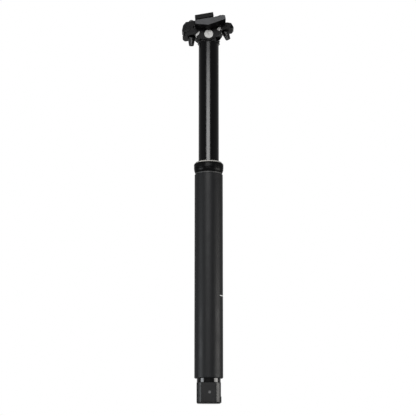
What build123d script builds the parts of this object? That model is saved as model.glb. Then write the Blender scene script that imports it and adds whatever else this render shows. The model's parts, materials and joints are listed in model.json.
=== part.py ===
from build123d import *
import os
from math import cos, radians, sin, sqrt

os.makedirs("parts", exist_ok=True)

# The origin is on the post's axis, level with the lower tube's top, where the frame's seat tube ends.
# +Z runs up to the saddle, +X forwards and +Y to the side. The post stands at its full height.

# Lower tube
tube_radius = 15.8
tube_wall = 2.0
tube_length = 226.5
tube_chamfer = 0.7
thread_radius = 14.6
thread_length = 7.0
line_height = 136.5
line_width = 0.8
line_depth = 0.25
line_half_angle = 20.0
line_direction = -18.0

# Upper tube and its guides
stanchion_radius = 11.45
stanchion_wall = 1.7
stanchion_overlap = 80.0
running_clearance = 0.05
soft_clearance = 0.3
cut_overrun = 1.0
upper_bush_top = 4.0
upper_bush_length = 26.0
lower_bush_length = 18.0
key_count = 3
key_width = 3.0
key_length = 15.0
key_gap = 2.0
key_pocket_depth = 0.85
key_reach = 0.9
key_play = 0.1
groove_top = 40.0
bush_slit_width = 1.3

# Collar at the mouth of the lower tube
neck_height = 1.9
neck_radius = 14.95
collar_foot_radius = 15.15
collar_belly_radius = 16.55
collar_top = 13.0
collar_belly_height = 9.4
collar_edge_radius = 14.9
collar_groove_height = 6.3
collar_groove_width = 0.5
collar_groove_depth = 0.25
wiper_radius = 13.2
wiper_height = 7.6
wiper_lip = 0.9
foam_height = 5.6
trim_ring_height = 1.4
trim_ring_radius = 14.6

# Clamp head: the eye is the axis that the saddle clamp tips about
eye_height = 161.5
clamp_tip = 10.0
head_drop = 9.0
head_base_top = 7.8
head_plug_length = 26.0
cheek_radius = 8.6
cheek_outer = 8.9
cheek_inner = 5.5
web_radius = 14.6
web_top = 6.6
web_half_width = 6.0
pin_radius = 4.5
pin_cap_radius = 4.9
pin_cap_height = 0.7
pin_dome_radius = 3.7
pin_dome_height = 0.3
pin_dome_taper = 20.0
pin_centre_radius = 0.9

# Rocker and yoke
rocker_hub_radius = 7.4
rocker_reach = 15.0
rocker_foot = 0.8
rocker_half_width = 5.2
pad_inner = 9.7
pad_foot = -1.2
pad_top = 6.8
pad_half_width = 8.9
bridge_thickness = 3.0
ear_reach = 29.6
ear_half_width = 10.7
ear_foot = 2.4
rear_ear_top = 6.2
front_ear_top = 10.2
ear_nose = 1.6
ear_round = 2.2
yoke_plate_inner = 9.2
yoke_plate_foot = 7.2
yoke_shoulder_reach = 8.4
yoke_shoulder_foot = 4.4
yoke_gusset_reach = 12.6
yoke_gusset_foot = 2.8
ear_step = 0.6
window_inner = 9.8
window_outer = 14.8
window_rise = 3.6
rear_window_foot = -1.0
rear_window_height = 3.7
front_window_foot = 1.6
front_window_top = 6.4
front_window_cut = 2.4

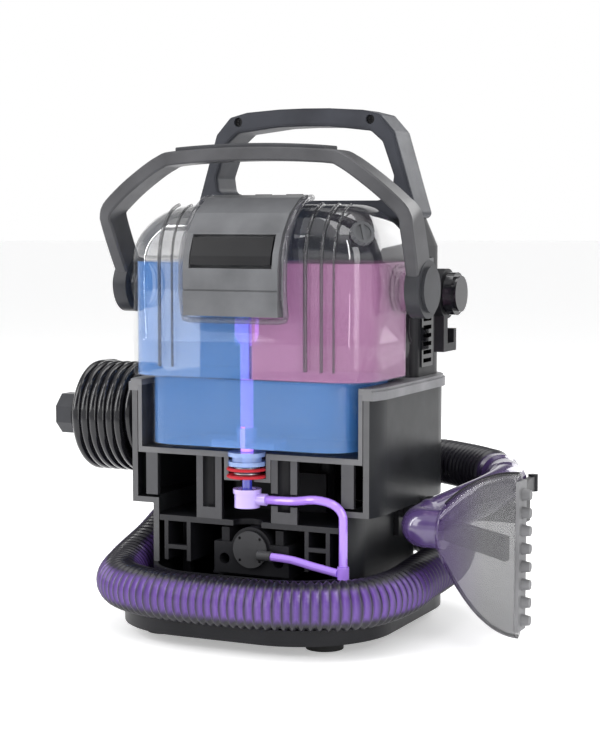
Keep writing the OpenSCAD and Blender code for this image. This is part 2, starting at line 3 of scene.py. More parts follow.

• [DIRECTION]:
Extract all the material, leaving every line as it is.

• [WRITTEN RESPONSE]:
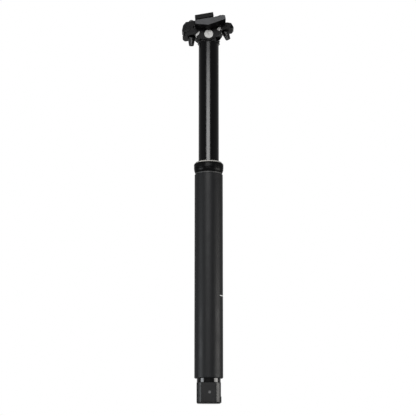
What build123d script builds the parts of this object? That model is saved as model.glb. Then write the Blender scene script that imports it and adds whatever else this render shows. The model's parts, materials and joints are listed in model.json.
=== part.py ===
from build123d import *
import os
from math import cos, radians, sin, sqrt

os.makedirs("parts", exist_ok=True)

# The origin is on the post's axis, level with the lower tube's top, where the frame's seat tube ends.
# +Z runs up to the saddle, +X forwards and +Y to the side. The post stands at its full height.

# Lower tube
tube_radius = 15.8
tube_wall = 2.0
tube_length = 226.5
tube_chamfer = 0.7
thread_radius = 14.6
thread_length = 7.0
line_height = 136.5
line_width = 0.8
line_depth = 0.25
line_half_angle = 20.0
line_direction = -18.0

# Upper tube and its guides
stanchion_radius = 11.45
stanchion_wall = 1.7
stanchion_overlap = 80.0
running_clearance = 0.05
soft_clearance = 0.3
cut_overrun = 1.0
upper_bush_top = 4.0
upper_bush_length = 26.0
lower_bush_length = 18.0
key_count = 3
key_width = 3.0
key_length = 15.0
key_gap = 2.0
key_pocket_depth = 0.85
key_reach = 0.9
key_play = 0.1
groove_top = 40.0
bush_slit_width = 1.3

# Collar at the mouth of the lower tube
neck_height = 1.9
neck_radius = 14.95
collar_foot_radius = 15.15
collar_belly_radius = 16.55
collar_top = 13.0
collar_belly_height = 9.4
collar_edge_radius = 14.9
collar_groove_height = 6.3
collar_groove_width = 0.5
collar_groove_depth = 0.25
wiper_radius = 13.2
wiper_height = 7.6
wiper_lip = 0.9
foam_height = 5.6
trim_ring_height = 1.4
trim_ring_radius = 14.6

# Clamp head: the eye is the axis that the saddle clamp tips about
eye_height = 161.5
clamp_tip = 10.0
head_drop = 9.0
head_base_top = 7.8
head_plug_length = 26.0
cheek_radius = 8.6
cheek_outer = 8.9
cheek_inner = 5.5
web_radius = 14.6
web_top = 6.6
web_half_width = 6.0
pin_radius = 4.5
pin_cap_radius = 4.9
pin_cap_height = 0.7
pin_dome_radius = 3.7
pin_dome_height = 0.3
pin_dome_taper = 20.0
pin_centre_radius = 0.9

# Rocker and yoke
rocker_hub_radius = 7.4
rocker_reach = 15.0
rocker_foot = 0.8
rocker_half_width = 5.2
pad_inner = 9.7
pad_foot = -1.2
pad_top = 6.8
pad_half_width = 8.9
bridge_thickness = 3.0
ear_reach = 29.6
ear_half_width = 10.7
ear_foot = 2.4
rear_ear_top = 6.2
front_ear_top = 10.2
ear_nose = 1.6
ear_round = 2.2
yoke_plate_inner = 9.2
yoke_plate_foot = 7.2
yoke_shoulder_reach = 8.4
yoke_shoulder_foot = 4.4
yoke_gusset_reach = 12.6
yoke_gusset_foot = 2.8
ear_step = 0.6
window_inner = 9.8
window_outer = 14.8
window_rise = 3.6
rear_window_foot = -1.0
rear_window_height = 3.7
front_window_foot = 1.6
front_window_top = 6.4
front_window_cut = 2.4

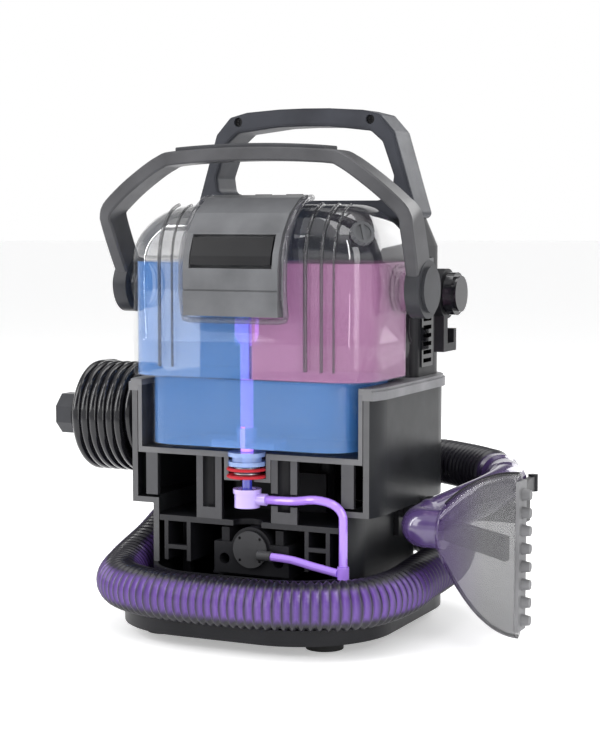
Keep writing the OpenSCAD and Blender code for this image. This is part 2, starting at line 3 of scene.py. More parts follow.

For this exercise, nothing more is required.